Items listed in a dataset:
------------------------------------------------------------------------
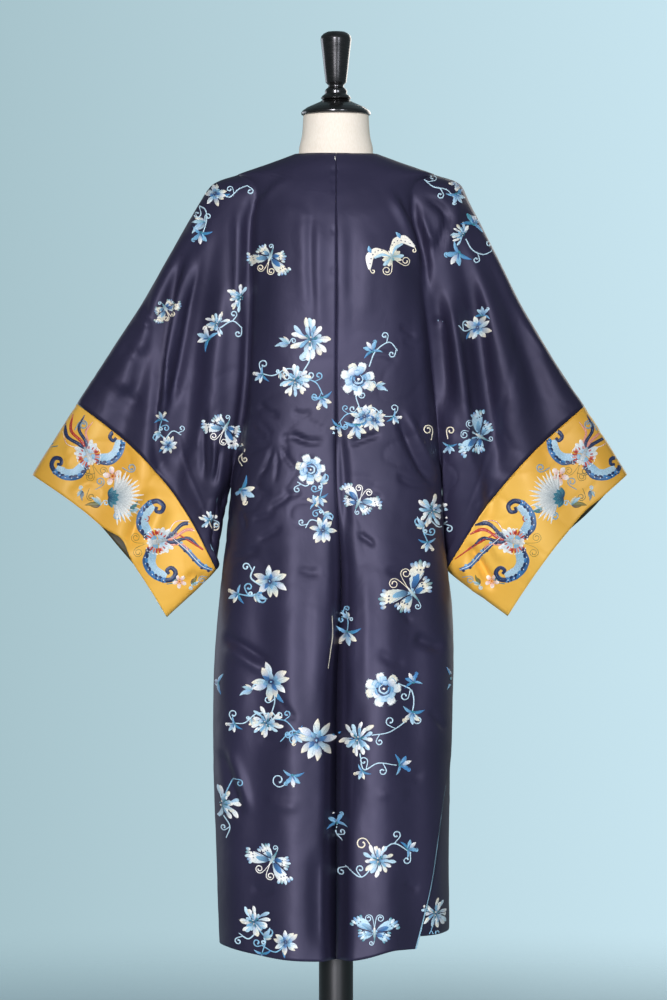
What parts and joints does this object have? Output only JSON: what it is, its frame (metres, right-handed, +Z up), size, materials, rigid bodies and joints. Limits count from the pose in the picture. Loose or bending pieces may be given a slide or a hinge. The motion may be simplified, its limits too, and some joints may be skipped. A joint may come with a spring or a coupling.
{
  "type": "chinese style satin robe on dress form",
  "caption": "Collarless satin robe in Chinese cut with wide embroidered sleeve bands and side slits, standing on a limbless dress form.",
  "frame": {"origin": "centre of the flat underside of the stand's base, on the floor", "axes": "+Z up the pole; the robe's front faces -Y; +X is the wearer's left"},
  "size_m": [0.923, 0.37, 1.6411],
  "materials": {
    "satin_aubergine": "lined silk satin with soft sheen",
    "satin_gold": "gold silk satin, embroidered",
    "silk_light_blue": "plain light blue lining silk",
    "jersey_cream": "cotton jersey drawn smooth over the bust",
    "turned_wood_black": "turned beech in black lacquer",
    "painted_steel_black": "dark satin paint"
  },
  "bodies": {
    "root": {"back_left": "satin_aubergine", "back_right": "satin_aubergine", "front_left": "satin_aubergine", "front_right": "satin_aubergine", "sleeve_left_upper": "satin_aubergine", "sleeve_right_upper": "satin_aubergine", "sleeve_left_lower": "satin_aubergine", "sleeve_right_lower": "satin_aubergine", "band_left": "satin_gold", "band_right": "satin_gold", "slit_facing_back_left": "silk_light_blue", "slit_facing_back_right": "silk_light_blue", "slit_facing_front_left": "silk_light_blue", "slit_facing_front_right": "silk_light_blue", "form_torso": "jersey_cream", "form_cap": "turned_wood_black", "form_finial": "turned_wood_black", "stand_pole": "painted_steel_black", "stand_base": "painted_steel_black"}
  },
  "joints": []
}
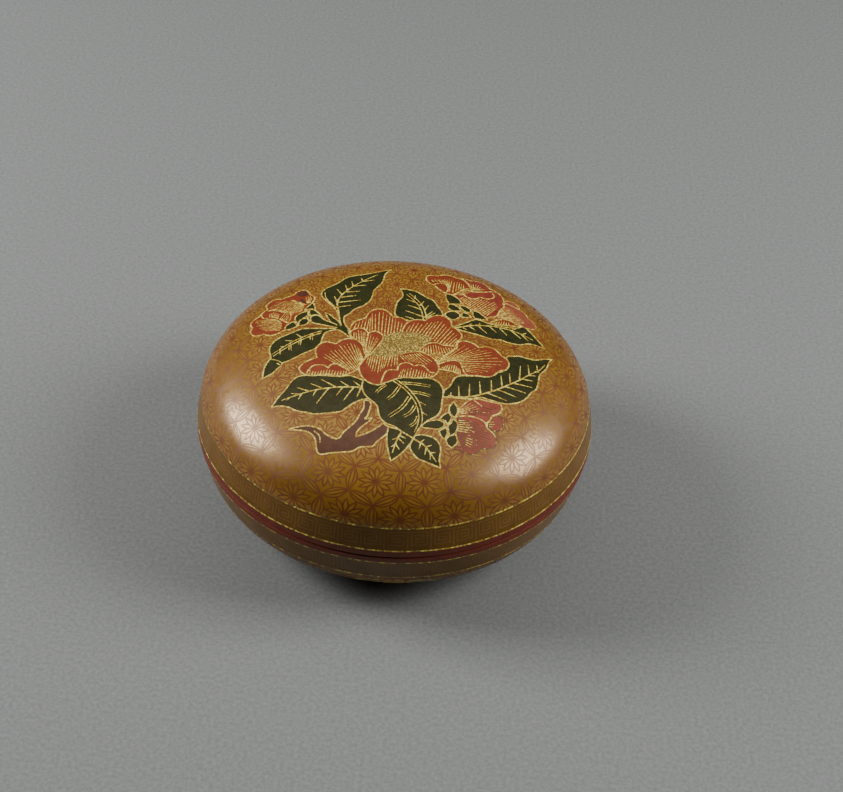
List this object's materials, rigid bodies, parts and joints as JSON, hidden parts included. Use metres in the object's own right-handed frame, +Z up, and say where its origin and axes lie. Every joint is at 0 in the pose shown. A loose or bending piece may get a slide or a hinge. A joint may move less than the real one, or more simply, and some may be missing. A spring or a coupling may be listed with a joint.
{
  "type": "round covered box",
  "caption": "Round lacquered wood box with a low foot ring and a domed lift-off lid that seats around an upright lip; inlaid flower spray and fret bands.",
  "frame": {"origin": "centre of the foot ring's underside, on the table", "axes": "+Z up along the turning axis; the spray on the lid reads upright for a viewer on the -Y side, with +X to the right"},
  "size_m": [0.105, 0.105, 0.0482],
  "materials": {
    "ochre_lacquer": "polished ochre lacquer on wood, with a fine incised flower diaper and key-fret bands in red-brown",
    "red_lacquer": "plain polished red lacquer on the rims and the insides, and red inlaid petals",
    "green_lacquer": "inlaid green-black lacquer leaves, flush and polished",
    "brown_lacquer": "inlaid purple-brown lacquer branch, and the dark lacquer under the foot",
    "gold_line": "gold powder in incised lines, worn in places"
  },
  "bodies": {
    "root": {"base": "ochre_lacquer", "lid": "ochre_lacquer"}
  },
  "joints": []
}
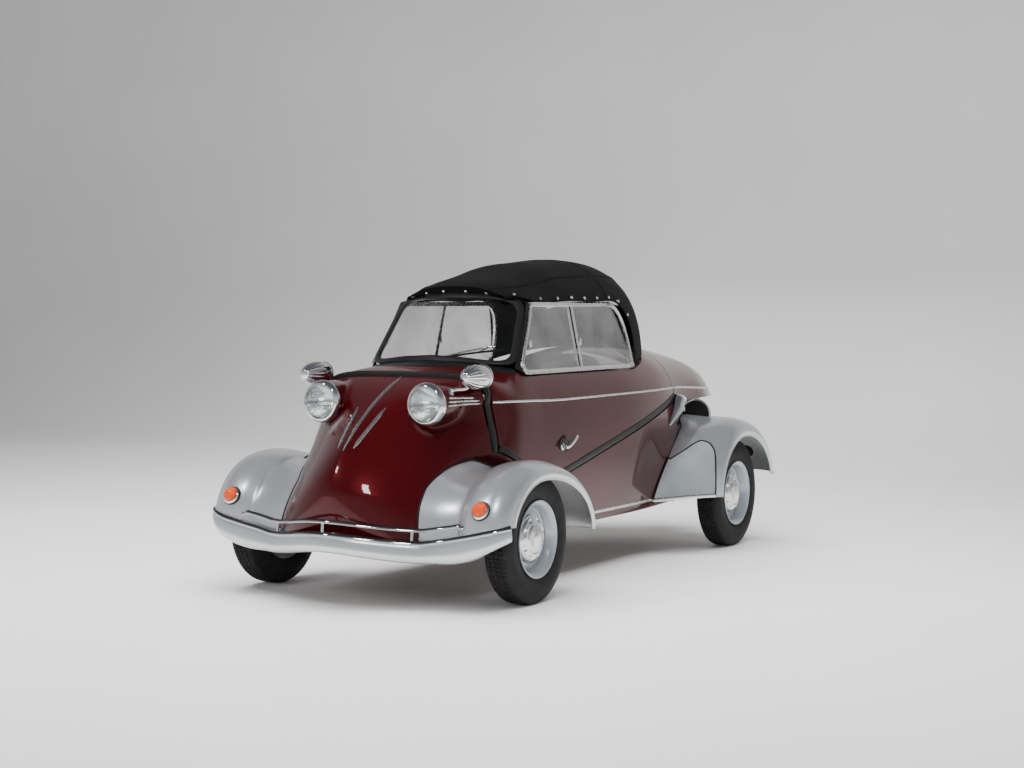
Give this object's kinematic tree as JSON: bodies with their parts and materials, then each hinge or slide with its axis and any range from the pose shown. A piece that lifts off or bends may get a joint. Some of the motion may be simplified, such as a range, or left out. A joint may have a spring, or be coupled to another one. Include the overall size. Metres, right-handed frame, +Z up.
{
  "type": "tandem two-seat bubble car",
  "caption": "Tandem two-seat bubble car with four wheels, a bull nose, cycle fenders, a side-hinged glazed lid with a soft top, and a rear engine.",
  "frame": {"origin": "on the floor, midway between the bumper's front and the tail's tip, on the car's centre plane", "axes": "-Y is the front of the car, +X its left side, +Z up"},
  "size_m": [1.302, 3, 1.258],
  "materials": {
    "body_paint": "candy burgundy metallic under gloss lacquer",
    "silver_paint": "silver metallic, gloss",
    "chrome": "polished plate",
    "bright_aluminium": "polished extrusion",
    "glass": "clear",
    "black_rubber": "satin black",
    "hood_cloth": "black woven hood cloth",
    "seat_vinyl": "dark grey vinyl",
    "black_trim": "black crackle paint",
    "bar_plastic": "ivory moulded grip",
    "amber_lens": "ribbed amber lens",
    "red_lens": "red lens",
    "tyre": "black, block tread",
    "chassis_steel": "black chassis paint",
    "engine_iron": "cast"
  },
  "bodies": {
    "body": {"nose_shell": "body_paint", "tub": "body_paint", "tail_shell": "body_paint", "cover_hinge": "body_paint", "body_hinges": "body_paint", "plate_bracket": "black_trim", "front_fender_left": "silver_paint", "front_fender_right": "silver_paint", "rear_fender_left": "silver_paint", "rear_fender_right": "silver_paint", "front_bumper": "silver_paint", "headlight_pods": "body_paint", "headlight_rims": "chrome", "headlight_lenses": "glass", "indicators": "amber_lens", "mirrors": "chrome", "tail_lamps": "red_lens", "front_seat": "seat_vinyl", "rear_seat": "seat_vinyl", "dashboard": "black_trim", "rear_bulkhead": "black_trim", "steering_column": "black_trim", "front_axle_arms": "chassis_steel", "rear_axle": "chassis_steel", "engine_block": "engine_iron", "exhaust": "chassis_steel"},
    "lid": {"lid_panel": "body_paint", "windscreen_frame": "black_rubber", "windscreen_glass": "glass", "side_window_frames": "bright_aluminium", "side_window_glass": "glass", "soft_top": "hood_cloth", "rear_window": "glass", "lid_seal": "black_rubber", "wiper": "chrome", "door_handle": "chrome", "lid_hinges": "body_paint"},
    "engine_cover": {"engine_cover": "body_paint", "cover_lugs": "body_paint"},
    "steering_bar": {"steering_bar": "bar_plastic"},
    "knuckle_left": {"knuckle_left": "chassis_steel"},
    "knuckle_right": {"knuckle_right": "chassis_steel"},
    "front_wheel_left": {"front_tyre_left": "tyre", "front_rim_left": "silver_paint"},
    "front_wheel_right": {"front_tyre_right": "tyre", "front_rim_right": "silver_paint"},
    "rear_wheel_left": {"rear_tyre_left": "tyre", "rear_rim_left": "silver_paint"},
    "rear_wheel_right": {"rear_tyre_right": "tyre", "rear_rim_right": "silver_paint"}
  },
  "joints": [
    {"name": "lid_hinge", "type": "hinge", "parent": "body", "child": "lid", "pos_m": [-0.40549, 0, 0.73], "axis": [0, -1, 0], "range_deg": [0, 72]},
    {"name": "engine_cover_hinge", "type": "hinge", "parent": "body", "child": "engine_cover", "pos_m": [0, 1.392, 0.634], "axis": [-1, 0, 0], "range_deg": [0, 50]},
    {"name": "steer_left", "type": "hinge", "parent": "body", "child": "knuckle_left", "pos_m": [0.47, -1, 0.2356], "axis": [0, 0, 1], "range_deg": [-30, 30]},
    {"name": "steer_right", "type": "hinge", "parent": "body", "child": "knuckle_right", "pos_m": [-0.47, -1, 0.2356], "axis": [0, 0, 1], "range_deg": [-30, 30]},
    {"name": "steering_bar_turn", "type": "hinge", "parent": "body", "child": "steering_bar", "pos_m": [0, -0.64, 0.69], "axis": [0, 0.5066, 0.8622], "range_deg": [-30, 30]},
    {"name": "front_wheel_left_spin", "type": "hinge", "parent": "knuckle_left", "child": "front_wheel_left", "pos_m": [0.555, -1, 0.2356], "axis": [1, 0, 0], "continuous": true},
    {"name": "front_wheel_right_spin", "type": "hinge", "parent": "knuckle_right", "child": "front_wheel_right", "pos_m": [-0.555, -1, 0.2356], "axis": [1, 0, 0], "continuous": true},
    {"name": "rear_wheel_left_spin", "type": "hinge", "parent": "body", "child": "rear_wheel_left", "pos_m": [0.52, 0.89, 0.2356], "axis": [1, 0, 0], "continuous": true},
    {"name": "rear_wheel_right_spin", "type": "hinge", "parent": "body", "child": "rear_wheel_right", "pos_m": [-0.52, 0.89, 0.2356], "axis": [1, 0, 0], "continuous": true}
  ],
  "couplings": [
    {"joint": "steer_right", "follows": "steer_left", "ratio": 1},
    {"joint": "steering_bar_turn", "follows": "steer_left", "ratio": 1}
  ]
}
------------------------------------------------------------------------
Select every line above that contains the word "object", and copy it.

## [FINISHED TASK]
What parts and joints does this object have? Output only JSON: what it is, its frame (metres, right-handed, +Z up), size, materials, rigid bodies and joints. Limits count from the pose in the picture. Loose or bending pieces may be given a slide or a hinge. The motion may be simplified, its limits too, and some joints may be skipped. A joint may come with a spring or a coupling.
List this object's materials, rigid bodies, parts and joints as JSON, hidden parts included. Use metres in the object's own right-handed frame, +Z up, and say where its origin and axes lie. Every joint is at 0 in the pose shown. A loose or bending piece may get a slide or a hinge. A joint may move less than the real one, or more simply, and some may be missing. A spring or a coupling may be listed with a joint.
Give this object's kinematic tree as JSON: bodies with their parts and materials, then each hinge or slide with its axis and any range from the pose shown. A piece that lifts off or bends may get a joint. Some of the motion may be simplified, such as a range, or left out. A joint may have a spring, or be coupled to another one. Include the overall size. Metres, right-handed frame, +Z up.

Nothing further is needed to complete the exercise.